-- What you need to do --
Scan the material below for lines with the word "attach" and report how many there are, with nothing added.

-- Extracted records --
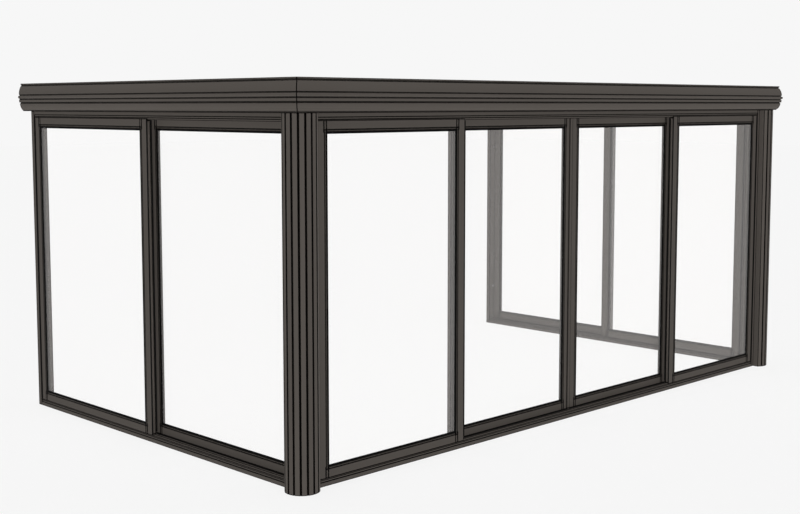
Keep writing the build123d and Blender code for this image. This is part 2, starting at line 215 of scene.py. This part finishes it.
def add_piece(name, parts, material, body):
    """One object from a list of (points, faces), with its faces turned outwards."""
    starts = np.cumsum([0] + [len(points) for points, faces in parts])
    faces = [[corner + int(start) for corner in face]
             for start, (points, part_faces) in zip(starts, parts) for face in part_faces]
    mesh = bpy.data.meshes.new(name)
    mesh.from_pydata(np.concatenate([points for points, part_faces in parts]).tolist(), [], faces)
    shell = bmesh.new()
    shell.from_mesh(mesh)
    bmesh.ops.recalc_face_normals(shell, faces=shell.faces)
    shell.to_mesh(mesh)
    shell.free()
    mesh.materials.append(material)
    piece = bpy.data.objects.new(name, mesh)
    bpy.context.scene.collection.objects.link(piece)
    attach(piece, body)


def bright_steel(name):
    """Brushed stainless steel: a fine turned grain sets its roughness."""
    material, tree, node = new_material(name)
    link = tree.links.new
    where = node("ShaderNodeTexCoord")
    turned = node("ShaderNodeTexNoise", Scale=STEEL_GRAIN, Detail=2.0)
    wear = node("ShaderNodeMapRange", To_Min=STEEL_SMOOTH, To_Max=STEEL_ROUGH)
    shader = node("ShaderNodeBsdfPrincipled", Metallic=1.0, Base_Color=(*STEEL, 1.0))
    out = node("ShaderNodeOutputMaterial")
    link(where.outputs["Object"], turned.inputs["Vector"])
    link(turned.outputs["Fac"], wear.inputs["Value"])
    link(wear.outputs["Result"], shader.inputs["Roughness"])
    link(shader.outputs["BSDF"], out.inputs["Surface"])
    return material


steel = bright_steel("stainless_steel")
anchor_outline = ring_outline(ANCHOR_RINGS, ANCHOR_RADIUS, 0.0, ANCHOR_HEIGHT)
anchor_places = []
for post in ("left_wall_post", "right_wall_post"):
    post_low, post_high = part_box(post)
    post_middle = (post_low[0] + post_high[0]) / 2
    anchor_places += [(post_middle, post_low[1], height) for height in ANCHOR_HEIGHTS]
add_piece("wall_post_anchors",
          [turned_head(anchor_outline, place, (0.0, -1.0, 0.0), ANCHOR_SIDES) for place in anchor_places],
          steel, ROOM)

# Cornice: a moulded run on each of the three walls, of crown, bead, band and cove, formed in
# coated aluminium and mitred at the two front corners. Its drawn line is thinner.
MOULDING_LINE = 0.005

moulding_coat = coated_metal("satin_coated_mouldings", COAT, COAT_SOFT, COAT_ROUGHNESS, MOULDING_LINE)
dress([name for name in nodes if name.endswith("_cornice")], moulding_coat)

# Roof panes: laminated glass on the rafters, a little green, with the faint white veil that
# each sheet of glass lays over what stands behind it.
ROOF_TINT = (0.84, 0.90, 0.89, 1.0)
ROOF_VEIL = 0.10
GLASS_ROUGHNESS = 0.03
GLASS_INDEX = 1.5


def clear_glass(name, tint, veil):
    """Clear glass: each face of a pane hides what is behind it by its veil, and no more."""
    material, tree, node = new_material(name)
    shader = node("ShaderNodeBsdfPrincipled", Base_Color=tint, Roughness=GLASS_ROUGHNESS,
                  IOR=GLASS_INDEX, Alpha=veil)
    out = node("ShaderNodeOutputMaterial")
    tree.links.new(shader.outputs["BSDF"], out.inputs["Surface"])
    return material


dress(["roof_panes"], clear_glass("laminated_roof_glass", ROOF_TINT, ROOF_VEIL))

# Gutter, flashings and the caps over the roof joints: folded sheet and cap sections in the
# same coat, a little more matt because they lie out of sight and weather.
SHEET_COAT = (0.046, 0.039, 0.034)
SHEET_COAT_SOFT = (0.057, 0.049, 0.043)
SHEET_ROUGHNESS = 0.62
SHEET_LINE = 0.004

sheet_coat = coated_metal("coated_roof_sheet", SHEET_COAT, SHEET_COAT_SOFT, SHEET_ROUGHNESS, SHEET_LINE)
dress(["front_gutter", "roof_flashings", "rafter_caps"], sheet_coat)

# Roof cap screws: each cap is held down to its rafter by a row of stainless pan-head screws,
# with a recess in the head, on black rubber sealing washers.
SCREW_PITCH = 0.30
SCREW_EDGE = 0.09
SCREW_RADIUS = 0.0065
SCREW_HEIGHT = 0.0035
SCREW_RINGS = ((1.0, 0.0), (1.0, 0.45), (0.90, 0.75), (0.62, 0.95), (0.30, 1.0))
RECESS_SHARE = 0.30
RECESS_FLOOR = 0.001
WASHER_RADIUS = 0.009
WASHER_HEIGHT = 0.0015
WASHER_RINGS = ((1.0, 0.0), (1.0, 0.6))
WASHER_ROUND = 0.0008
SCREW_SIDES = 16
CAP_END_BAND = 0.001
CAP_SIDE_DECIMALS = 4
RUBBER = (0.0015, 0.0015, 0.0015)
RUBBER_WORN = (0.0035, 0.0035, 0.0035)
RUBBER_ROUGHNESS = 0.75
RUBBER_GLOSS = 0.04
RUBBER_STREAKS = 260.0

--

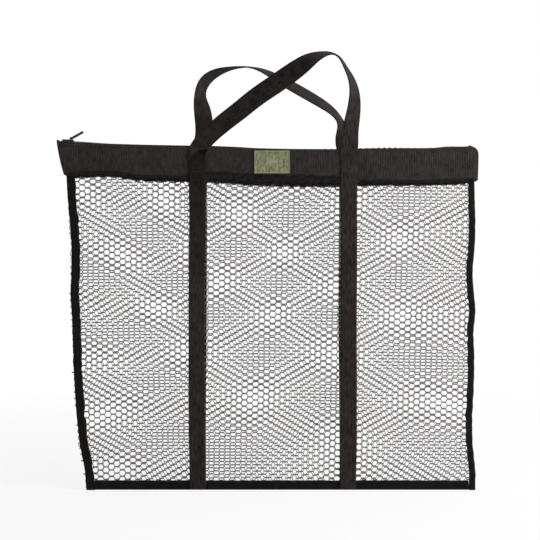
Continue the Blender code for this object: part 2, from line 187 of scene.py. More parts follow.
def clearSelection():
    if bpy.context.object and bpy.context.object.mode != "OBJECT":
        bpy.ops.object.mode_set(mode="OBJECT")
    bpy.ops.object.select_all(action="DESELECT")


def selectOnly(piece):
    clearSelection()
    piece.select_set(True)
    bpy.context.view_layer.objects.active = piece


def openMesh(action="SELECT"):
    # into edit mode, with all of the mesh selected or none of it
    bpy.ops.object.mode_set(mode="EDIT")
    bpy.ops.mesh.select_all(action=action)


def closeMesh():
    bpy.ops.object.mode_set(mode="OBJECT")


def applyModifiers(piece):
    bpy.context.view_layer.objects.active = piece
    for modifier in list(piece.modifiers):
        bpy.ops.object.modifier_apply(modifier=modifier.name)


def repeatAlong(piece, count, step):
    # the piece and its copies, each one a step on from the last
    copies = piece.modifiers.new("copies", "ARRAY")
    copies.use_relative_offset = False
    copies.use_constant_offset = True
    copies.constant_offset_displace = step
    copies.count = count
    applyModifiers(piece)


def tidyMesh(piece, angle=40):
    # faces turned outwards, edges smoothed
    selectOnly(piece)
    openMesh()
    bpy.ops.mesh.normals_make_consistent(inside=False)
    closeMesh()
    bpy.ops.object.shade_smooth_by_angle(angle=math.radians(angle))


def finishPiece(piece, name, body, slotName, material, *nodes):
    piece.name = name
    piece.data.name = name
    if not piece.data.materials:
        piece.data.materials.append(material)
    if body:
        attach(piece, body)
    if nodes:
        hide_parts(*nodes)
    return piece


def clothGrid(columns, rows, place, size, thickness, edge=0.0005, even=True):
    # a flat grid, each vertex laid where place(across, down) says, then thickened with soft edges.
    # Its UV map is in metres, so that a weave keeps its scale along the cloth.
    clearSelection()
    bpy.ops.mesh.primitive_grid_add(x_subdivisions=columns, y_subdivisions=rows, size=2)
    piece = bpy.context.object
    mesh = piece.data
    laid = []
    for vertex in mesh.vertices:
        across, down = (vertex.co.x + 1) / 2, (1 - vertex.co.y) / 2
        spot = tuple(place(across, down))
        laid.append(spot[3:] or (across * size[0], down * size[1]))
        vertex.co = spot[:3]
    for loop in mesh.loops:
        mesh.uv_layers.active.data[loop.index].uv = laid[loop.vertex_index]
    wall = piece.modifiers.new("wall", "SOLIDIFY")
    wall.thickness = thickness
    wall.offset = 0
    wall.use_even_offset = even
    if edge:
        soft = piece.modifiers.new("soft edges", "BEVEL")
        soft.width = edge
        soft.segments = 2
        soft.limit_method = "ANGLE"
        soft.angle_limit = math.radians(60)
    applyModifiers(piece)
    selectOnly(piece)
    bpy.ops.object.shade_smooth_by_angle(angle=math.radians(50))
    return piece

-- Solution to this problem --
2